_DIRECTIONS FOR THIS TASK_
Print, without altering anything, the lines from the one that holds "const REAR_END = -HOOP_X - HOOP_TUBE / 2;" to the one that holds "obj.matrix_parent_inverse = Matrix.Identity(4)", inclusive. No other lines belong in the output.

--- begin ENTRIES PROVIDED ---

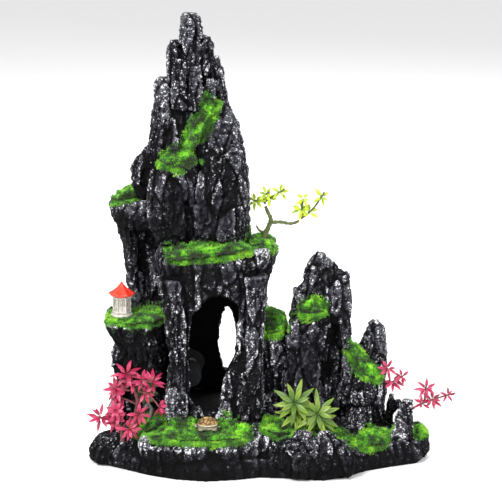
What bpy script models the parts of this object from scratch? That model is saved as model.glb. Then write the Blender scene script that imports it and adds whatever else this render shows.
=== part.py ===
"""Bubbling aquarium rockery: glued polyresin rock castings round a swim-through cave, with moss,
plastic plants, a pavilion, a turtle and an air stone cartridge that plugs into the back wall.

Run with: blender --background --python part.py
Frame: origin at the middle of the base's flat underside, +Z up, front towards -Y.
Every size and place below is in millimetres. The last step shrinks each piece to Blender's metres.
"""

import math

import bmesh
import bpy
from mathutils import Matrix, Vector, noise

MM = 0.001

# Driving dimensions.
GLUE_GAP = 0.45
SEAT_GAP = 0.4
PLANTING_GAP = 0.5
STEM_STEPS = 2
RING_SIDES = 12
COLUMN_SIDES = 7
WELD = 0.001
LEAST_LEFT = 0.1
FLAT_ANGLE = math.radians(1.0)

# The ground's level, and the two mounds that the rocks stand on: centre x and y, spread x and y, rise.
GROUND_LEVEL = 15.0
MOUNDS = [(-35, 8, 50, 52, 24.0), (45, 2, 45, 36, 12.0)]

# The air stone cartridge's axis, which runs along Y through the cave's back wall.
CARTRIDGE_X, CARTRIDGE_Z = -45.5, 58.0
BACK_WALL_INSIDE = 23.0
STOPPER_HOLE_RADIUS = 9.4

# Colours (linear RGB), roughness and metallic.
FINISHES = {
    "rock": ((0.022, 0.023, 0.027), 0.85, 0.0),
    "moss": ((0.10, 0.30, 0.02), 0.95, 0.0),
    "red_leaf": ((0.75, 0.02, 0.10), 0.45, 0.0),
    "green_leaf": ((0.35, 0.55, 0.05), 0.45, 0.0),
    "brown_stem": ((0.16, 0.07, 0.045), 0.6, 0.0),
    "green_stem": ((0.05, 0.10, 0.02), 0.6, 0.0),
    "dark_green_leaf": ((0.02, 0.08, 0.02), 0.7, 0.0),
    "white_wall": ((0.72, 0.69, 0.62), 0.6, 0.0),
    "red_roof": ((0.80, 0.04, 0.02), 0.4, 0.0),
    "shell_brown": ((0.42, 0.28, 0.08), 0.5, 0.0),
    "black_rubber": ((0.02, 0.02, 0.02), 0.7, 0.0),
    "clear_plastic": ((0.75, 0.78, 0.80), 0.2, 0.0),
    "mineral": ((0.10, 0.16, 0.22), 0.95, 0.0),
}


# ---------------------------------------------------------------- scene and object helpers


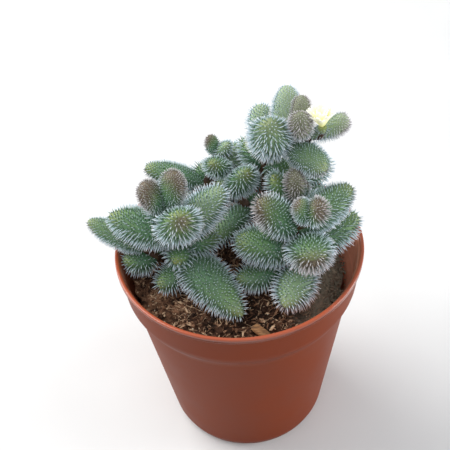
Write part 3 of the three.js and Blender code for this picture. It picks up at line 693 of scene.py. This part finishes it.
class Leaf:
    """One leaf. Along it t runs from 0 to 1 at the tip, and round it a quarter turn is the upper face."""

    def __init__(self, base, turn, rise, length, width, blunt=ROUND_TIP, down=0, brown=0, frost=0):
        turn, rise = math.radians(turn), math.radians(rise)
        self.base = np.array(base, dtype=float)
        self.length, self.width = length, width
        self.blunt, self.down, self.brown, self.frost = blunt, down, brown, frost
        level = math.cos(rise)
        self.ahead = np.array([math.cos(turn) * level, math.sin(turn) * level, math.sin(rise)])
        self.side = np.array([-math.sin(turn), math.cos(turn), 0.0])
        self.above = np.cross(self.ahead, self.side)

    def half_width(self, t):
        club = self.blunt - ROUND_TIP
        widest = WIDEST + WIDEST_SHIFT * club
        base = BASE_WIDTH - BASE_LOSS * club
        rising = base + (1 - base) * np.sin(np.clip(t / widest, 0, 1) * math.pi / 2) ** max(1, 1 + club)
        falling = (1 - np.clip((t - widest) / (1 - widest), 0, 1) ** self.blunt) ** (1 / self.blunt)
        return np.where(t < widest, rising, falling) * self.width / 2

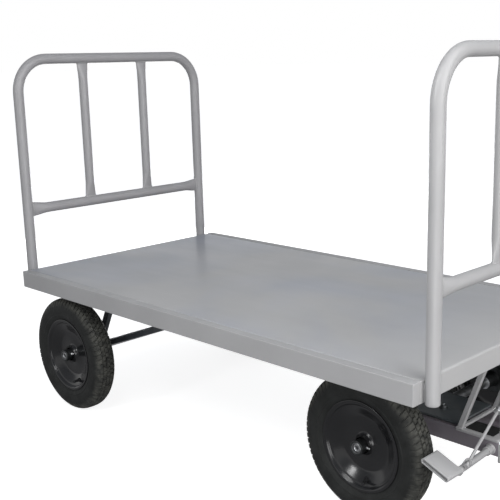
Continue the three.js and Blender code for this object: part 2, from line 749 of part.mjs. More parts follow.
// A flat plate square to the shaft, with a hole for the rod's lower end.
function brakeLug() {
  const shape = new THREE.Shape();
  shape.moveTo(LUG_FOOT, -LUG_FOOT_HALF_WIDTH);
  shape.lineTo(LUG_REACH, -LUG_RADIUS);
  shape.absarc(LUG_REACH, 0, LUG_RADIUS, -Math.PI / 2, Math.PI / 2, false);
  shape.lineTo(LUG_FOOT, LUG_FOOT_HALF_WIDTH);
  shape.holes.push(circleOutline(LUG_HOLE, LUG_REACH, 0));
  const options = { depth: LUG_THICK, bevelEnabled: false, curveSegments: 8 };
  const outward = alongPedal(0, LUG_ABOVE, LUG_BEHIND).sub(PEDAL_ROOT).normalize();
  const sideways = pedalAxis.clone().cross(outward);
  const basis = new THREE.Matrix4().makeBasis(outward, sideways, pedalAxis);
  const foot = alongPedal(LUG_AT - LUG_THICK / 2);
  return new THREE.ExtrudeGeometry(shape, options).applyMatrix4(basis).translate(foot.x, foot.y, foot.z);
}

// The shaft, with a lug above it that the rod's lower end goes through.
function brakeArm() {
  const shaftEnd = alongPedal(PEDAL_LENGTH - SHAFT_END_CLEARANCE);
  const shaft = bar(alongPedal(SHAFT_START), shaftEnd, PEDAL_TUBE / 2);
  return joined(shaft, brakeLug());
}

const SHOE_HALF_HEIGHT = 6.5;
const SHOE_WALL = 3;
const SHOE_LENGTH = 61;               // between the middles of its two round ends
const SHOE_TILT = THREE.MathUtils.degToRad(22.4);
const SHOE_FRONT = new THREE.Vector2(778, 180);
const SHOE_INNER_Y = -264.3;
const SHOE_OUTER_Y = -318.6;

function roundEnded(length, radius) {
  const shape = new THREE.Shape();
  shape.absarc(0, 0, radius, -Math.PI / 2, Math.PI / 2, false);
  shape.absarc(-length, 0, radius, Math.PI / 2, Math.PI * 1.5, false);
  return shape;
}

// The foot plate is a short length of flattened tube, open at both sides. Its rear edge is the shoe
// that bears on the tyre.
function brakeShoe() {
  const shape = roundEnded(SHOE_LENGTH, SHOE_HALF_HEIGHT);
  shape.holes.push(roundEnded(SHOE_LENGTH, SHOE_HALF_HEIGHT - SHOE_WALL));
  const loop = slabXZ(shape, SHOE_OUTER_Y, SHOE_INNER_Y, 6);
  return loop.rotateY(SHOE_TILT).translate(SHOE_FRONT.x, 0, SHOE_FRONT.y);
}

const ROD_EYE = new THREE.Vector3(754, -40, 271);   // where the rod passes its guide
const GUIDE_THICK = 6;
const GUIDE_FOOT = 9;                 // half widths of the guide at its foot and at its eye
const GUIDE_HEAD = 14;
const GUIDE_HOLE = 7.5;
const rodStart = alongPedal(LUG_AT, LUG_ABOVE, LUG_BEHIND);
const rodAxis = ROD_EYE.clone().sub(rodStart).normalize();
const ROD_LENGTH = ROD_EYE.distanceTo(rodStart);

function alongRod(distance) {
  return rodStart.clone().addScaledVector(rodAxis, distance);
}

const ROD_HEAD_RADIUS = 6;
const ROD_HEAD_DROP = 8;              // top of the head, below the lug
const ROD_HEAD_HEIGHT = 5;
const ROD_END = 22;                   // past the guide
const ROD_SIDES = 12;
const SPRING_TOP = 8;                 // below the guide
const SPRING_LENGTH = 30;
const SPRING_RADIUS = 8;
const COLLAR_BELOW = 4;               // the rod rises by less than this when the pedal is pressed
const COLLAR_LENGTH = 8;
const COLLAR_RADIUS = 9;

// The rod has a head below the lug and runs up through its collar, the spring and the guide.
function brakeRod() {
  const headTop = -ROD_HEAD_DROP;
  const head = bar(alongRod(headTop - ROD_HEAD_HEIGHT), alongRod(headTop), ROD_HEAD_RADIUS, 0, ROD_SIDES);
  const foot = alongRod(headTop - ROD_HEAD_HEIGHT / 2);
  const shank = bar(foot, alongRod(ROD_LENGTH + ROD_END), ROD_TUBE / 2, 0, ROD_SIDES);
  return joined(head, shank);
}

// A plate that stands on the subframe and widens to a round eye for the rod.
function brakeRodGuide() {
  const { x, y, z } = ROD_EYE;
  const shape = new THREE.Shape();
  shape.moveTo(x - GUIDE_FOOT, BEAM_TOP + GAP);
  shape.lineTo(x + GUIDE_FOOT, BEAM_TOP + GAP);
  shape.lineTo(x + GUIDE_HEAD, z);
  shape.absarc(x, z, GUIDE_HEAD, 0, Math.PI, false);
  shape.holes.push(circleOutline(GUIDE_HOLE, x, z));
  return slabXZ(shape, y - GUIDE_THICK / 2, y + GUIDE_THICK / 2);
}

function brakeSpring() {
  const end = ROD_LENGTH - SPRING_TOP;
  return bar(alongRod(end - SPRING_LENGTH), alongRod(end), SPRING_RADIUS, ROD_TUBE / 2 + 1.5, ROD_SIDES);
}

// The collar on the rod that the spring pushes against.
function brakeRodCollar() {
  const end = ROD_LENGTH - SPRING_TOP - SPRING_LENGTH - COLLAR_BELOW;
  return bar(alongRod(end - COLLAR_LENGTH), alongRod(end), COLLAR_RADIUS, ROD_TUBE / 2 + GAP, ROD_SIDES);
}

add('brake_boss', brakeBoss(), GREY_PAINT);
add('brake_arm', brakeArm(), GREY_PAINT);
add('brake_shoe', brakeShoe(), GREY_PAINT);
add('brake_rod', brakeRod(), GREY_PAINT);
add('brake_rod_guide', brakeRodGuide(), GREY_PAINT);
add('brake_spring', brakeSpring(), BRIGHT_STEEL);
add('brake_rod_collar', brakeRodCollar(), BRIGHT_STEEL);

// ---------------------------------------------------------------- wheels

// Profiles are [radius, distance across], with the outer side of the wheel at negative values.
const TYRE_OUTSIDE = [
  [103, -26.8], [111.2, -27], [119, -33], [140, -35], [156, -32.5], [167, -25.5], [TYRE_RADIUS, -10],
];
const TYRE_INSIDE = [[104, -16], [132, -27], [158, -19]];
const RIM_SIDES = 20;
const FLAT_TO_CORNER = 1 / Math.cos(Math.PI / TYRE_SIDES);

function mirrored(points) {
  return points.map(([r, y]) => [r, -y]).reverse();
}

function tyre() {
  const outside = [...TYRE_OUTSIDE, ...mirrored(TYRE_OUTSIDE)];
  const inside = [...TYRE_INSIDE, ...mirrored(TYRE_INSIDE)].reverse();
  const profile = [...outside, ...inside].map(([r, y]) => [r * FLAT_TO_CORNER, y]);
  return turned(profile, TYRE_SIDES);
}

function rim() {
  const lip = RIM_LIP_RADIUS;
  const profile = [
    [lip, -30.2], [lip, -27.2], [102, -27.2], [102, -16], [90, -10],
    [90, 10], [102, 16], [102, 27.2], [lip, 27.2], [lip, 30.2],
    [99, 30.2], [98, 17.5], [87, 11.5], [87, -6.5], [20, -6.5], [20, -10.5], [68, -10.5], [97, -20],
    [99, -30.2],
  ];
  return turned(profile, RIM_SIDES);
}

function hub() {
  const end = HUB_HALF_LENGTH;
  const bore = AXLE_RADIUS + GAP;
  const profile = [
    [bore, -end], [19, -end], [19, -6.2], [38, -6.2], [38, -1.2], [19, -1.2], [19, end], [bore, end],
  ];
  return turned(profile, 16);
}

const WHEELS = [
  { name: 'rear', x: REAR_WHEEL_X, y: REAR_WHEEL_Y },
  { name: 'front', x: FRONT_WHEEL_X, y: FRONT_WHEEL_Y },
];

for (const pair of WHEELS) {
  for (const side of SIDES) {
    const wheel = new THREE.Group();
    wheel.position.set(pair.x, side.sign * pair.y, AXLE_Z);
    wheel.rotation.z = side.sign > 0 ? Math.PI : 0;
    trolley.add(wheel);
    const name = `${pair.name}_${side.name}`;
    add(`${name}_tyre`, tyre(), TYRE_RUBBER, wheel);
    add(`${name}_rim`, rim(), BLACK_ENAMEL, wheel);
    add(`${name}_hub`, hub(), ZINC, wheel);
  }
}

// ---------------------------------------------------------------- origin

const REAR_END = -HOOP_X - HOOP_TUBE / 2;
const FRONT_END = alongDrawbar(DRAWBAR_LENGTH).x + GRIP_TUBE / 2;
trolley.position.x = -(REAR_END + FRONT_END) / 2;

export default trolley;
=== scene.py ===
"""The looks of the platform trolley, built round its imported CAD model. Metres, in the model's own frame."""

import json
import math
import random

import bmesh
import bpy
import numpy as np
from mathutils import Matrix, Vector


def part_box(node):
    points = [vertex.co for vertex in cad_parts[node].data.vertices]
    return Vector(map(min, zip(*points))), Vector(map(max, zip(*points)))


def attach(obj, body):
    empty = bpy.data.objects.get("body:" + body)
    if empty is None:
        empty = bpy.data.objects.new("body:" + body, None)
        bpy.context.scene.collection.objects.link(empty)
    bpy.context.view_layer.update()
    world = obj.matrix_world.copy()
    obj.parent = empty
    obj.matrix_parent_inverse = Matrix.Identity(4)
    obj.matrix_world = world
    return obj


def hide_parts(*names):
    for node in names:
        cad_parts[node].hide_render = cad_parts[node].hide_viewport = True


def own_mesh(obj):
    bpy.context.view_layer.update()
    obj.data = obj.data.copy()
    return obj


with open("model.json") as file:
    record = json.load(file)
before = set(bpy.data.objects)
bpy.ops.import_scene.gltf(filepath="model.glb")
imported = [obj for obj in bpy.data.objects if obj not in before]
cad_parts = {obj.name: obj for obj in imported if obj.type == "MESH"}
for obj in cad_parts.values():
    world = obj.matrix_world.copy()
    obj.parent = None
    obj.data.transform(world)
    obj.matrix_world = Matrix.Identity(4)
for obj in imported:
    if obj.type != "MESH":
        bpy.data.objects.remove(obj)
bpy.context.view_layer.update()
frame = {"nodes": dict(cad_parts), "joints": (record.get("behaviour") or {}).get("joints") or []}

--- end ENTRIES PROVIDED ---

_THE COMPLETED TASK_
const REAR_END = -HOOP_X - HOOP_TUBE / 2;
const FRONT_END = alongDrawbar(DRAWBAR_LENGTH).x + GRIP_TUBE / 2;
trolley.position.x = -(REAR_END + FRONT_END) / 2;

export default trolley;
=== scene.py ===
"""The looks of the platform trolley, built round its imported CAD model. Metres, in the model's own frame."""

import json
import math
import random

import bmesh
import bpy
import numpy as np
from mathutils import Matrix, Vector


def part_box(node):
    points = [vertex.co for vertex in cad_parts[node].data.vertices]
    return Vector(map(min, zip(*points))), Vector(map(max, zip(*points)))


def attach(obj, body):
    empty = bpy.data.objects.get("body:" + body)
    if empty is None:
        empty = bpy.data.objects.new("body:" + body, None)
        bpy.context.scene.collection.objects.link(empty)
    bpy.context.view_layer.update()
    world = obj.matrix_world.copy()
    obj.parent = empty
    obj.matrix_parent_inverse = Matrix.Identity(4)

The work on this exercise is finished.